ТОННЕЛЬ В КОНЦЕ СВЕТА
(Путь героя поэмы «Москва–Петушки»)


Вдруг какая-то сила толкнула его в грудь, в бок,
еще сильнее сдавило ему дыхание, он провалился в дыру,
и там, в конце дыры, засветилось что-то. С ним
сделалось то, что бывало с ним в вагоне железной дороги,
когда думаешь, что едешь вперед,а едешь назад,
и вдруг узнаешь настоящее направление.

Л. Толстой. Смерть Ивана Ильича

…И пережевывал то же самое – дорожное,
железное, скучное, переливая из Орехова в Зуево.

Саша Соколов. Между собакой и волком

В настоящей статье предполагается уточнить наблюдения над «контрапунктической» структурой поэмы «Москва–Петушки» и отметить некоторые особенности, которые могут оказать влияние на интерпретацию данного текста. Из соображений экономии места и времени практически не уделено внимания такому важному аспекту стиля ерофеевской поэмы, как пародийно-«карнавальное» начало; в силу этого наши суждения подчас могут звучать излишне «серьезно» и прямолинейно.

Исследователи постоянно отмечают значение «зеркальной» симметрии как доминирующего структурного принципа «Москвы–Петушков». Так, хронотоп поэмы определяется равновесием поступательного и возвратного движения; «уравновешивание» разнонаправленных импульсов в конечном счете создает образ «маятника», тем самым фактически низводя пространственно-временное перемещение на уровень иллюзии.
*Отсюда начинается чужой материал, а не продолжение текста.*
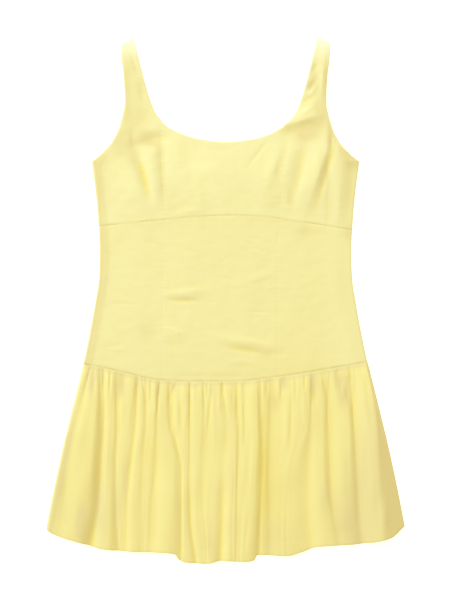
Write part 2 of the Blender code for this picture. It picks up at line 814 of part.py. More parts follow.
def make_back_bodice(name, cloth):
    """The back bodice lies flat on the surface."""
    sheet = bmesh.new()
    face = sheet.faces.new([sheet.verts.new((p.x * METRES, p.y * METRES, 0.0)) for p in back_outline()])
    made = bmesh.ops.extrude_face_region(sheet, geom=[face], use_keep_orig=True)
    raised = [item for item in made["geom"] if isinstance(item, bmesh.types.BMVert)]
    bmesh.ops.translate(sheet, verts=raised, vec=(0.0, 0.0, CLOTH * METRES))
    bmesh.ops.recalc_face_normals(sheet, faces=sheet.faces[:])
    return finish(name, cloth, sheet)


def main():
    for old in list(bpy.data.objects):
        bpy.data.objects.remove(old)
    cloth = material()
    half = SEAM_GAP / 2
    left_side, right_side = side, lambda y: -side(y)
    make_panel(
        "bust_centre", cloth, (princess_right, half), (princess_left, -half), (underbust, half), (scoop, 0.0)
    )
    make_panel(
        "midriff_centre", cloth, (princess_right, half), (princess_left, -half), (waist, half), (underbust, -half)
    )
    make_panel(
        "midriff_side_right", cloth, (right_side, 0.0), (princess_right, -half), (waist, half), (underbust, -half)
    )
    make_panel(
        "midriff_side_left", cloth, (princess_left, half), (left_side, 0.0), (waist, half), (underbust, -half)
    )
    make_strap_panel("bust_side_right", cloth, "right")
    make_strap_panel("bust_side_left", cloth, "left")
    make_front_skirt("skirt_front", cloth)
    make_back_bodice("bodice_back", cloth)
    make_back_skirt("skirt_back", cloth)


main()
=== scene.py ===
"""A yellow linen sundress, laid flat on its back.

Every piece of the dress is a thin sheet of cloth on the form of its solid, or a row of stitches. Lengths are
in millimetres until a mesh is made. +X is the wearer's left, +Y points to the straps and +Z points up, off
the surface that the dress lies on.
"""

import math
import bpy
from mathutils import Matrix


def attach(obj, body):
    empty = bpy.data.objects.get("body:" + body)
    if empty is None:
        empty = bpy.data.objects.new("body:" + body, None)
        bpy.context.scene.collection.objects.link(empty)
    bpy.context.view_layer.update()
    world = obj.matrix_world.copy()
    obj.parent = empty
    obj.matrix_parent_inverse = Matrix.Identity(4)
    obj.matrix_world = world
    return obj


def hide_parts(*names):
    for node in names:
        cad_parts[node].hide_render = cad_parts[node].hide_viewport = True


bl_info = {
    "name": "Laid Sundress",
    "version": (1, 0, 0),
    "blender": (4, 5, 0),
    "location": "3D View > Sidebar > Sundress",
    "description": "A panelled sundress with a gathered skirt, laid flat",
    "category": "Add Mesh",
}

import bmesh
import bpy
import numpy as np
from mathutils import Matrix, Vector, noise

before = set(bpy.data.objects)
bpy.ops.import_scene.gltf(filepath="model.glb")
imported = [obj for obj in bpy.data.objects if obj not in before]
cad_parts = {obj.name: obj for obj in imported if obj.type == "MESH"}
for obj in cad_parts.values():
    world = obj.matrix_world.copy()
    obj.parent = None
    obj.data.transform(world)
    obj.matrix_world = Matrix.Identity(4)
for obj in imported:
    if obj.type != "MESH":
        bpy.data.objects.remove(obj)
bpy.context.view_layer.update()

METRES = 0.001
BODY = "root"
# A patch of cloth is a stack of grids: x, y, z, how much shade is painted in its hollows and elsewhere, and x
# and y in its cut.
Y, Z, CUT_X, CUT_Y = 1, 2, 5, 6
LOOKS = ("fold_shade", "painted_shade")

# The solids that the cloth lies on
WALL = 1.0  # thickness of a solid's wall
REST = 1.3  # underside of the front where it lies on the back
STRAP_TOP = 423.0
UNDERARM = 222.0
SIDE_WAIST = -102.0
SIDE_HEM = -367.0
HALF_WAIST = 228.2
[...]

Однако следует все же обратить внимание на «амплитуду», в которой это (пусть фиктивное) движение совершается. Традиционно считается, что пределы здесь заданы самим заглавием поэмы – и, соответственно, теми «зеркальными» отношениями, в которых пребывают образы Москвы и Петушков. Но у героя поэмы, Венички Ерофеева, как известно, двойная цель: «А там за Петушками, где сливается небо и земля и волчица воет на звезды, – там совсем другое, но то же самое: там в дымных и вшивых хоромах, неизвестный этой белесой, распускается мой младенец»1. Петушки предстают не окончательным, а «промежуточным» пунктом. Подлинной же целью (или, если угодно, сверхцелью), к которой стремится Веничка, оказывается горизонт  место, «где сливается небо и земля», некий космически-безграничный локус.
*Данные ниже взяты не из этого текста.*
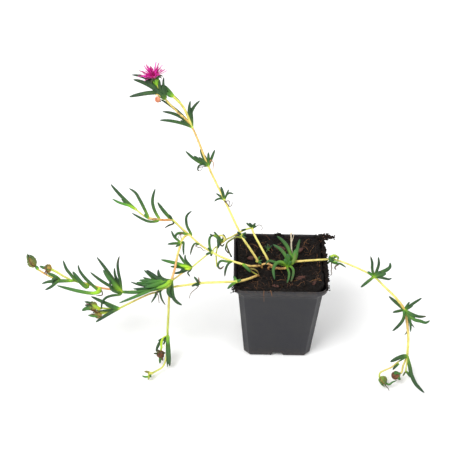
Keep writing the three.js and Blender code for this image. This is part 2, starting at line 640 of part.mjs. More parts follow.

Две цели героя – собственно Петушки и пространство «за Петушками» – фактически противостоят друг другу; поэтому пространственная установка – должна считаться изначально амбивалентной. Персонажи, которые для Венички связаны с двумя этими топосами: «такая в Петушках» и «такой за Петушками», – оказываются, скорее, во взаимно «конфликтных» отношениях. Не случайно «дьяволица»2 (пусть невольно) препятствует герою в его традиционном намерении отправиться к «младенцу»: «В прошлую пятницу – верно, в прошлую пятницу она не пустила меня к нему поехать… Я раскис, ангелы, в прошлую пятницу, я на белый живот ее загляделся». Мы знаем, что за Петушки Веничка ездил «три года каждую неделю», однако знаем также, что 12 недель тому назад его путь пресекся: Петушки «ограничили пространство», стали конечным пунктом маршрута и камнем преткновения. Стало быть, подлинная «амплитуда» движения лежит не просто между двумя географическими точками (Москва – Петушки), сколь бы символичны они ни были, но, скорее, между «абсолютным центром» (Кремль) и «абсолютной периферией» (локус «младенца», «горизонт»)3.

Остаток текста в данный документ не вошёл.